**EXERCISE DIRECTIONS:** Copy exactly the lines from the start of the data below through the one that carries "return [item for", and only those.

**SUPPLIED INFORMATION:**
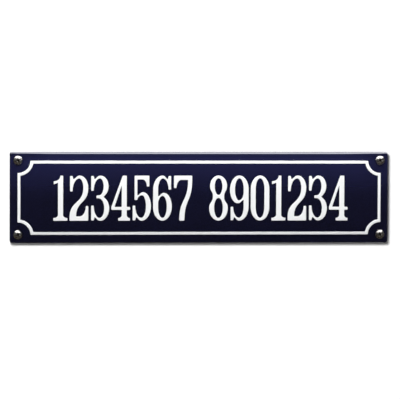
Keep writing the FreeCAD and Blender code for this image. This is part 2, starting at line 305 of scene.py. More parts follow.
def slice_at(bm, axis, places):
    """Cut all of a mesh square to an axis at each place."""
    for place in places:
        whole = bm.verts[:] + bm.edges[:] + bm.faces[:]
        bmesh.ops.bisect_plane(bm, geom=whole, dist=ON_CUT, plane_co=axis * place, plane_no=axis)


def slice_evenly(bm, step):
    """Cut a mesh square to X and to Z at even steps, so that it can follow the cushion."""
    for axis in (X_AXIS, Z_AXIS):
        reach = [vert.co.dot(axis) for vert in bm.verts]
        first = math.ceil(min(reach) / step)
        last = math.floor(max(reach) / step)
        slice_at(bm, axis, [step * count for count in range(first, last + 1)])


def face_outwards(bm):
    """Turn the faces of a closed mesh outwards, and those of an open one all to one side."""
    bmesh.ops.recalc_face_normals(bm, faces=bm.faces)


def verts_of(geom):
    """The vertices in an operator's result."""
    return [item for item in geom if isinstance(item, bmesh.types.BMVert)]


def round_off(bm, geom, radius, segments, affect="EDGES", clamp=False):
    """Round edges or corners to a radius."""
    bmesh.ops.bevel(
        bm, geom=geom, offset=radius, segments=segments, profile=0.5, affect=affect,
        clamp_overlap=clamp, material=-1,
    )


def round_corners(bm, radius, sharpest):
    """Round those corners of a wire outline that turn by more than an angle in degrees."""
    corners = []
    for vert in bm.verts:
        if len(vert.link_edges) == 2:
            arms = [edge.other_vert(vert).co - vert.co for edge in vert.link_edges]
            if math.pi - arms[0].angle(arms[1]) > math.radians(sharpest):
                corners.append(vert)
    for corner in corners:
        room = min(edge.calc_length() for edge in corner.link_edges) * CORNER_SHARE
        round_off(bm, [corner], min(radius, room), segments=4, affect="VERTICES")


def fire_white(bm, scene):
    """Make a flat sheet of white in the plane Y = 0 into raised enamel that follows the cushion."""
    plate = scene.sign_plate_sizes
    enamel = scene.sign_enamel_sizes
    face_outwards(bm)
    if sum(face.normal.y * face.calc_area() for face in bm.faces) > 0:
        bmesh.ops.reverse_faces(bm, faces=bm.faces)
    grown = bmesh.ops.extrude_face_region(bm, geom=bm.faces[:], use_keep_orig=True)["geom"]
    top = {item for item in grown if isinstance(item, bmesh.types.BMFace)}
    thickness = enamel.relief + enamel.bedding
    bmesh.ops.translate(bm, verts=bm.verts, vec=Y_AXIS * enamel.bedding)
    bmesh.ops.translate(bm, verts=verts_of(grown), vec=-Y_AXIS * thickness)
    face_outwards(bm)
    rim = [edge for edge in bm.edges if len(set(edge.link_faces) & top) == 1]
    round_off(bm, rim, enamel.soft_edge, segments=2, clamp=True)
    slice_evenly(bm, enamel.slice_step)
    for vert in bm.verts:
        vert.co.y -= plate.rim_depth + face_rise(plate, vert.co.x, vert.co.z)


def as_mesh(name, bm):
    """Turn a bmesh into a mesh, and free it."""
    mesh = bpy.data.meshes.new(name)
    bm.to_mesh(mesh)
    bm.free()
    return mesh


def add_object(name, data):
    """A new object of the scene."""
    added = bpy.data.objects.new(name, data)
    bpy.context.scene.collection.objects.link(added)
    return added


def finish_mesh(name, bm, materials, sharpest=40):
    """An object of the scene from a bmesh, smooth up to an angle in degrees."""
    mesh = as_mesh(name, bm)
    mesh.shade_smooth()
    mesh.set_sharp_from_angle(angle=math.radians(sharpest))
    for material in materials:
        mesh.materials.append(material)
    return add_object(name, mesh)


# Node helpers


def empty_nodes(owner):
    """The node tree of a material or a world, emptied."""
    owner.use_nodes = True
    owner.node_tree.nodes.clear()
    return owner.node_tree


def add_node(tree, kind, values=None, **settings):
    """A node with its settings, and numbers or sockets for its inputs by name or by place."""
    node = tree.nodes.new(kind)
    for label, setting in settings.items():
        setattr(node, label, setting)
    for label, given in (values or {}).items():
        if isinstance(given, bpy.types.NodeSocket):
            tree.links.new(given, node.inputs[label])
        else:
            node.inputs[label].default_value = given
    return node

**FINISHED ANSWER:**
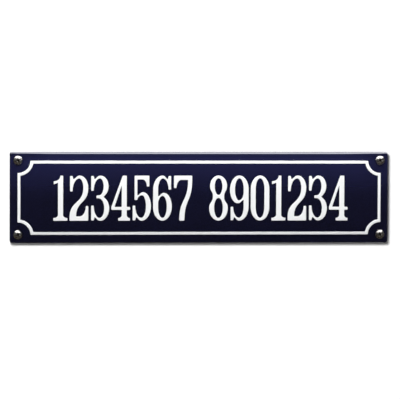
Keep writing the FreeCAD and Blender code for this image. This is part 2, starting at line 305 of scene.py. More parts follow.
def slice_at(bm, axis, places):
    """Cut all of a mesh square to an axis at each place."""
    for place in places:
        whole = bm.verts[:] + bm.edges[:] + bm.faces[:]
        bmesh.ops.bisect_plane(bm, geom=whole, dist=ON_CUT, plane_co=axis * place, plane_no=axis)


def slice_evenly(bm, step):
    """Cut a mesh square to X and to Z at even steps, so that it can follow the cushion."""
    for axis in (X_AXIS, Z_AXIS):
        reach = [vert.co.dot(axis) for vert in bm.verts]
        first = math.ceil(min(reach) / step)
        last = math.floor(max(reach) / step)
        slice_at(bm, axis, [step * count for count in range(first, last + 1)])


def face_outwards(bm):
    """Turn the faces of a closed mesh outwards, and those of an open one all to one side."""
    bmesh.ops.recalc_face_normals(bm, faces=bm.faces)


def verts_of(geom):
    """The vertices in an operator's result."""
    return [item for item in geom if isinstance(item, bmesh.types.BMVert)]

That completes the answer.